There are several people working on water issues further afield. Take for example Nabil Musa, our Iraq Upper Tigris Waterkeeper in Kurdistan, who traveled from Iraq after completing a first descent on the Choman-Rawanduz River with support from the American Canoe Association’s Dave Burden. Nabil is an artist and performer who lived in exile before deciding that coming back home and helping communities clean up their rivers was his calling.

Then there’s Ranjan Panda, a new Waterkeeper and a vocal advocate working to protect India’s Mahanadi River in the Odisha state. Like the word Futaleufú, Mahanadi translates into “Great River” in English. Large rivers play an important role in supporting multiple ecosystems and providing irrigation and drinking water for millions of people to survive. But big rivers are also big targets for destruction. Ranjan spoke about how the Mahanadi could dry up completely without government action, due to over-development and urban drought exacerbated by climate change. He has been labeled a Climate Crusader in India and has thousands of followers who are looking to him and to Waterkeeper Alliance in his campaign to create healthy rivers and happy cities.

The highlight of this year’s conference was the welcoming of one of the world’s most celebrated Buddhist leaders, His Holiness, the Gyalwang Drukpa. We heard him talk about his decision to found the Himalayan Glacier Waterkeeper and continue his life’s work as the spiritual leader of hundreds of millions of people. He has an ambitious goal of protecting all the rivers of the Himalayas, a region so massive that it provides the water supply for over half the world’s population. Read more about International Rivers’ related work in the Himalayas.

Environmental challenges are increasingly interconnected. Climate change is the most obvious common threat, but there are other problems that demand collective action across borders to avoid catastrophe. The fracking industry, which coincidentally got started right here in Pennsylvania, is now stretching further than they ever have before, all the way to the tip of South America. The only things stopping them are the people who refuse to sit by and watch. Mining is an industry that constantly seeks expansion, and as they’ve learned in Nepal and as we’ve learned in Patagonia there is no place off-limits.

Countries in other regions have fewer legal protections to stop projects that threaten our waterways. And citizen opposition doesn’t always achieve the level of coordination needed to keep the fight going. There are dozens of anti-fracking groups here in Pennsylvania challenging corporate influence and state corruption through lawsuits and policy work; in other regions there may only be a few of us. Groups like Waterkeeper Alliance and International Rivers, which connect local organizations with larger campaigns, play a critical role in giving us the tools we need to fight.

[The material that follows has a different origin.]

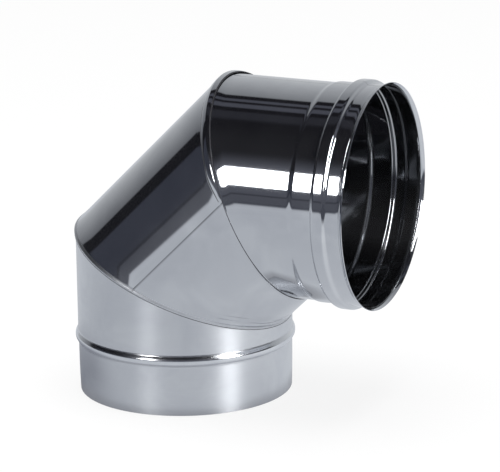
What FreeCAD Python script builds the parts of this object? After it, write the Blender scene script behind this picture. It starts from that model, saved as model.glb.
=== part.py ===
import FreeCAD, Part
import math
import os

# Driving dimensions of the elbow, in millimetres and degrees.
turn_angle = 90.0            # the whole turn, shared by two mitres
tube_radius = 100.0          # outside of the plain tube of all three gores
sheet = 0.6                  # stainless sheet that they are rolled from
throat_radius = 47.8         # of the inside of the bend
throat_straight = 15.0       # plain tube between the stop bead and the mitre, at the throat

# The spigot, which goes into the socket of the next piece.
spigot_length = 47.0         # plain wall, from the open end to the foot of the stop bead
spigot_reduction = 0.5       # how much its radius is less than the tube's
stop_bead_height = 2.4       # of the bead's crest over the plain tube
stop_bead_half_width = 5.0
stop_bead_chords = 4         # straight facets that its round section is made of

# The socket, rolled out of the open end of the upper gore.
seat_clearance = 1.2         # between the spigot of the next piece and the seat around it
socket_end_clearance = 2.0   # between that spigot's end and the step behind the seat
seat_joggle = 3.0            # length of the step from the tube up to the seat
seal_groove_depth = 4.1      # of the groove that takes a seal, over the seat
seal_groove_width = 10.0     # of the groove's flat bottom
seal_groove_flank = 2.5
lip_drop = 3.3               # from the seal groove down to the plain lip in front of it
lip_length = 11.5
mouth_flare_length = 4.5     # of the open end, which is flared to guide the spigot in
mouth_flare_rise = 2.4

# The lock seams: half-round rolls of the middle gore that close over the end gores' flanges.
roll_radius = 5.5
roll_chords = 4              # straight facets that its half-round section is made of
lower_roll_proud = 1.4       # of the lower roll's crest over the tube, at the bend's outside
upper_roll_proud = 3.0       # and of the upper roll's crest there
roll_proud_at_side = 1.4
roll_proud_at_throat = 1.4   # and on the inside of the bend
flange_clearance = 0.35      # between an end gore's flange and the roll around it

# Worked out from the dimensions above.
mitre_angle = turn_angle / 4.0
slope = math.tan(math.radians(mitre_angle))
mitre_stretch = 1.0 / math.cos(math.radians(mitre_angle))
stop_bead_position = spigot_length + stop_bead_half_width
leg_length = stop_bead_position + stop_bead_half_width + throat_straight + tube_radius * slope
gore_length = 2.0 * (tube_radius + throat_radius) * slope
spigot_radius = tube_radius - spigot_reduction
seat_radius = spigot_radius + seat_clearance + sheet
groove_radius = seat_radius + seal_groove_depth
lip_radius = groove_radius - lip_drop
overrun = tube_radius * slope + 3.0 * roll_radius

ORIGIN = FreeCAD.Vector(0, 0, 0)
UP = FreeCAD.Vector(0, 0, 1)
SIDE = FreeCAD.Vector(0, 1, 0)


def towards(angle):
    """Direction in the plane of the bend, turned from straight up towards +X."""
    turned = math.radians(angle)
    return FreeCAD.Vector(math.sin(turned), 0, math.cos(turned))


lower_turn = mitre_angle
upper_turn = turn_angle - mitre_angle
lower_corner = UP * leg_length
upper_corner = lower_corner + towards(turn_angle / 2.0) * gore_length
lower_seam = (lower_corner, lower_turn, lower_roll_proud)
upper_seam = (upper_corner, upper_turn, upper_roll_proud)


def placed(shape, origin, angle):
    """Carry a shape built around +Z so that +Z points along the given turn, from origin."""
    shape.rotate(ORIGIN, SIDE, angle)
    shape.translate(origin)
    return shape


def arc_heights(half_width, height, chords):
    """Places and heights along a shallow arc of the given width and rise, foot to foot."""
    bend = (half_width ** 2 + height ** 2) / (2.0 * height)
    half_turn = math.asin(half_width / bend)
    turns = [half_turn * (2.0 * step / chords - 1.0) for step in range(chords + 1)]
    return [(bend * math.sin(turn), bend * math.cos(turn) - bend + height) for turn in turns]


def rolled_tube(stations):
    """A tube of sheet around +Z, from its outside radius at each place along it."""
    corners = [FreeCAD.Vector(radius, place, 0) for place, radius in stations]
    outside = Part.makePolygon(corners)
    strip = outside.makeOffset2D(-sheet, join=2, fill=True, openResult=True)
    strip.rotate(ORIGIN, FreeCAD.Vector(1, 0, 0), 90)
    return strip.revolve(ORIGIN, UP, 360)


def bar(origin, angle, radius, back, ahead):
    """A solid round bar along one leg of the bend, from behind its origin to ahead of it."""
    solid = Part.makeCylinder(radius, back + ahead, UP * -back, UP)
    return placed(solid, origin, angle)


def beyond(corner, angle):
    """The half of space on the far side of the mitre plane through a corner."""
    span = 8.0 * (leg_length + gore_length)
    half = Part.makeBox(span, span, span, FreeCAD.Vector(-span / 2.0, -span / 2.0, 0))
    return placed(half, corner, angle)


def seam_ellipse(seam, spread, ahead):
    """The ellipse in which the mitre plane cuts the tube, sunk to the centre of the roll
    around it, then moved outwards by spread and along the tube by ahead."""
    corner, angle, proud = seam
    heel = tube_radius * mitre_stretch + proud - roll_radius
    throat = tube_radius * mitre_stretch + roll_proud_at_throat - roll_radius
    across = tube_radius + roll_proud_at_side - roll_radius + spread
    along = (heel + throat) / 2.0 + spread
    to_throat = towards(angle + 90.0)
    centre = corner + to_throat * ((throat - heel) / 2.0) + towards(angle) * ahead
    ellipse = Part.Ellipse(centre + to_throat * along, centre + SIDE * across, centre)
    return Part.Wire(ellipse.toShape())


def seam_barrel(seam, radius):
    """A solid barrel over a lock seam, whose bulging side has a half-round section."""
    rings = []
    for step in range(roll_chords + 1):
        turn = math.pi * (step / roll_chords - 0.5)
        rings.append(seam_ellipse(seam, radius * math.cos(turn), radius * math.sin(turn)))
    return Part.makeLoft(rings, True, True)


def seam_flange(seam, away):
    """The rim of an end gore, turned outwards along the mitre. The roll closes over it."""
    rim = Part.Face(seam_ellipse(seam, roll_radius - sheet - flange_clearance, 0.0))
    return rim.extrude(towards(seam[1]) * (away * sheet))


def seam_roll(seam):
    """The half-round of sheet over a lock seam, still with the room for the tubes to cut."""
    return seam_barrel(seam, roll_radius).cut(seam_barrel(seam, roll_radius - sheet))


def make_spigot_gore():
    """The lower gore: spigot, stop bead, and plain tube up to the lower mitre."""
    bead = arc_heights(stop_bead_half_width, stop_bead_height, stop_bead_chords)
    stations = [(0.0, spigot_radius), (spigot_length, spigot_radius)]
    stations += [(stop_bead_position + place, tube_radius + height) for place, height in bead[1:]]
    stations += [(leg_length + overrun, tube_radius)]
    tube = rolled_tube(stations)
    core = bar(ORIGIN, 0.0, tube_radius - sheet / 2.0, 0.0, leg_length + overrun)
    flange = seam_flange(lower_seam, -1.0).cut(core)
    return tube.cut(beyond(lower_corner, lower_turn)).fuse(flange)


def make_socket_gore():
    """The upper gore: plain tube from the upper mitre, then the socket rolled out of it,
    with its seat, seal groove, lip and flared mouth."""
    flare_start = leg_length - mouth_flare_length
    lip_start = flare_start - lip_length
    groove_end = lip_start - seal_groove_flank
    groove_start = groove_end - seal_groove_width
    seat_start = leg_length - spigot_length - socket_end_clearance
    tube = rolled_tube([
        (-overrun, tube_radius),
        (seat_start - seat_joggle, tube_radius),
        (seat_start, seat_radius),
        (groove_start - seal_groove_flank, seat_radius),
        (groove_start, groove_radius),
        (groove_end, groove_radius),
        (lip_start, lip_radius),
        (flare_start, lip_radius),
        (leg_length, lip_radius + mouth_flare_rise),
    ])
    tube = placed(tube, upper_corner, turn_angle)
    core = bar(upper_corner, turn_angle, tube_radius - sheet / 2.0, overrun, leg_length)
    flange = seam_flange(upper_seam, 1.0).cut(core)
    return tube.common(beyond(upper_corner, upper_turn)).fuse(flange)


def make_middle_gore():
    """The middle gore: plain tube between the mitres, with a roll around each end that laps
    the end gore there and seats on its outside."""
    lean = turn_angle / 2.0
    start = lower_corner - towards(lean) * overrun
    length = gore_length + 2.0 * overrun
    before = beyond(lower_corner, lower_turn + 180.0)
    after = beyond(upper_corner, upper_turn)
    gore = bar(start, lean, tube_radius, 0.0, length).cut(before).cut(after)
    gore = gore.cut(bar(start, lean, tube_radius - sheet, 0.0, length))
    core = bar(start, lean, tube_radius - sheet / 2.0, 0.0, length).cut(before).cut(after)
    lower_leg = bar(ORIGIN, 0.0, tube_radius, 0.0, leg_length + overrun)
    upper_leg = bar(upper_corner, turn_angle, tube_radius, overrun, leg_length)
    lower_roll = seam_roll(lower_seam).cut(lower_leg.common(before)).cut(core)
    upper_roll = seam_roll(upper_seam).cut(upper_leg.common(after)).cut(core)
    return gore.fuse(lower_roll).fuse(upper_roll)


nodes = {
    "spigot_gore": make_spigot_gore,
    "middle_gore": make_middle_gore,
    "socket_gore": make_socket_gore,
}

os.makedirs("parts", exist_ok=True)
for name, make in nodes.items():
    make().exportStep("parts/" + name + ".step")
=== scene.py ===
import math
import bpy
import numpy as np
from mathutils import Matrix, Vector


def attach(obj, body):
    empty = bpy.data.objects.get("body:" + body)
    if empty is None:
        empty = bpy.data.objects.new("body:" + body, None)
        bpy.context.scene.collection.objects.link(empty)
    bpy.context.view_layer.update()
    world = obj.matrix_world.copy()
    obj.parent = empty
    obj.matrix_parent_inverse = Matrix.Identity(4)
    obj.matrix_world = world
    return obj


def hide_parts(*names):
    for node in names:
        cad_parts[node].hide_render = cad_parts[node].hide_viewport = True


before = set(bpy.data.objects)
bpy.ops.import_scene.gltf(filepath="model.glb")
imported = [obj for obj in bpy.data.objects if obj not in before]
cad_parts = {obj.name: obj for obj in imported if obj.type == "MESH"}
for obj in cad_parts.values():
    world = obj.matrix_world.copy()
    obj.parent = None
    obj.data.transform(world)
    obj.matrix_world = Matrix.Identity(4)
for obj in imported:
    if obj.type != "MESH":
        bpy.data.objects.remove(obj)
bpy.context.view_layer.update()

# The spigot gore: the lower length of the elbow, a tube rolled from 0.6 mm stainless sheet.
# Its open end is drawn in a little so that it slides into the next pipe's socket, a stop
# bead is rolled above it, and its mitred top is turned outwards to hook into the lock seam.
sheet = 0.0006
tube_radius = 0.1
leg_length = 0.11342
mitre_angle = 22.5
mitre = math.radians(mitre_angle)
squared_off = 0.006
turn_step = np.linspace(0.0, 2.0 * math.pi, 320, endpoint=False)
to_throat = np.cos(turn_step)
to_side = np.sin(turn_step)
heelness = np.clip(-to_throat, 0.0, 1.0)
SIDE = np.array([0.0, 1.0, 0.0])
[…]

One of the most important aspects of River Rally is the realization that almost every successful movement at some point started with a single person. Maybe it was a kayaker upset about her river being polluted, or a fisherman with a sick catfish on the end of his pole. It’s important for us to be reminded that every movement begins small, and that growth in a sense is about realizing we are not alone in thinking we should have a right to healthy rivers or a right to say no to fracking, or a right to keep foreign companies out. 

Traveling to River Rally is also a way for those of us working internationally to share our difficulties with each other and take what we can learn from the US movement to protect rivers and water. We have to show how our struggle is connected. That means listening to the many water advocates from watersheds around the globe that joined here for River Rally, and encouraging them to continue building bridges across borders so they can be a stronger voice in their communities. Ultimately their work benefits all of us. We may live thousands of miles apart but each of us benefits when one of us stops a river from being dammed or a glacier in the Himalayas from being covered with mining dust.

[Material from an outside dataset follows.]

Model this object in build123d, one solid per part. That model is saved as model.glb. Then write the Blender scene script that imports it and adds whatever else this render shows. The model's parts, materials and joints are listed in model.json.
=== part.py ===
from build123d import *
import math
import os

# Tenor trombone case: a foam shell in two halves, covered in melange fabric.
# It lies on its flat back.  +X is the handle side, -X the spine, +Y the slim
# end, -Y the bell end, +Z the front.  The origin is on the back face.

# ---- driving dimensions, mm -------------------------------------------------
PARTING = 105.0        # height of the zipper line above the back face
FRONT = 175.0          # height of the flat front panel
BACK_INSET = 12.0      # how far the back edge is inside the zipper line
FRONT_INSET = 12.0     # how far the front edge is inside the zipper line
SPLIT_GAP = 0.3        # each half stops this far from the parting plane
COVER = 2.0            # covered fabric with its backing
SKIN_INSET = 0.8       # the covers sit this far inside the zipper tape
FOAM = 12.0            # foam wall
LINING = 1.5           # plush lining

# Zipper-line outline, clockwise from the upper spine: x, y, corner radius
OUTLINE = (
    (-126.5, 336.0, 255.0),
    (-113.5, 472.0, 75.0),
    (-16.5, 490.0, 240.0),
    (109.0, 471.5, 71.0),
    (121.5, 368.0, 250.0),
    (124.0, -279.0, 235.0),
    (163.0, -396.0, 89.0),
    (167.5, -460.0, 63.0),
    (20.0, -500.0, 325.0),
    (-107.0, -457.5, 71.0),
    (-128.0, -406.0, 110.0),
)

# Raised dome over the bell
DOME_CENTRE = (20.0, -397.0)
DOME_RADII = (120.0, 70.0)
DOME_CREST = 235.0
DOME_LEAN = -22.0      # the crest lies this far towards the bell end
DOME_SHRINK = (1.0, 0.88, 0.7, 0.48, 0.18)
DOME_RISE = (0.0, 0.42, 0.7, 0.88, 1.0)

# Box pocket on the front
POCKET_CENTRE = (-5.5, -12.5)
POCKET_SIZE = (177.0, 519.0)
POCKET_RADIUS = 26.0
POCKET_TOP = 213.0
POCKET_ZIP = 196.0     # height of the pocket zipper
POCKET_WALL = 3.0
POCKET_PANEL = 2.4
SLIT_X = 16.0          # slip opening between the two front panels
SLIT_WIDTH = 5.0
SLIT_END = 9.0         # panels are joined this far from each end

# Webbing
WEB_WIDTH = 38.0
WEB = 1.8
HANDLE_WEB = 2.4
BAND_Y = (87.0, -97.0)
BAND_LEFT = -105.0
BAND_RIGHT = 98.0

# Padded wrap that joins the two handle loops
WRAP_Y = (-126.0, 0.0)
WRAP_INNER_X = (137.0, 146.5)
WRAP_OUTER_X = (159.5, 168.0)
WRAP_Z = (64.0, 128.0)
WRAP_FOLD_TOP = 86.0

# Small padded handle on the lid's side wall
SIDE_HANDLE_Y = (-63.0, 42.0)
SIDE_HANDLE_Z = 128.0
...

It’s fitting, therefore, that Waterkeeper Alliance and River Network would keep growing and seeking out partnerships with groups like International Rivers that have launched similar campaigns around the world. What started originally as a group of fishermen trying to reclaim their rivers now includes over 220 representatives from six continents. And this is just the beginning – His Holiness plans to launch 150 new Waterkeepers across the Himalayas in the coming years.

As Robert F. Kennedy Jr. said during his keynote address on Saturday, corporations cannot steal our natural resources without first contending with all of us. The more of us there are who work on these issues, the harder it is for big multinational companies like Endesa or Drummond or Sinohydro to push through projects that destroy local resources and send their profits back overseas. As River Rally proves, not only do we find strength in numbers but also in our increased connection and coordination. Together we can learn from each other and educate others about our cause.

The world needs more groups like River Network and Waterkeeper Alliance to address transboundary issues and change the global paradigm of water and river management. We need more leaders like Jeanette and Ranjan and Nabil willing to take on difficult issues where they live and more opportunities for them to go beyond their borders to seek out further knowledge to help fight and win. We are lawyers, street performers, venture capitalists, artists. And as River Rally comes to a close and we all head back home, we are taking with us the words of His Holiness, the Gyalwang Drukpa, who at one point smiled during his speech and said to us, “I am very, very happy to be part of your family.” Back home in the watersheds where we work, we may be few. But there is a global movement growing everyday, and I look forward to working together and getting the help our communities need to win these battles. Next year Waterkeeper Alliance will gather in Boulder, Colorado where we look forward to welcoming more global partners into the fold.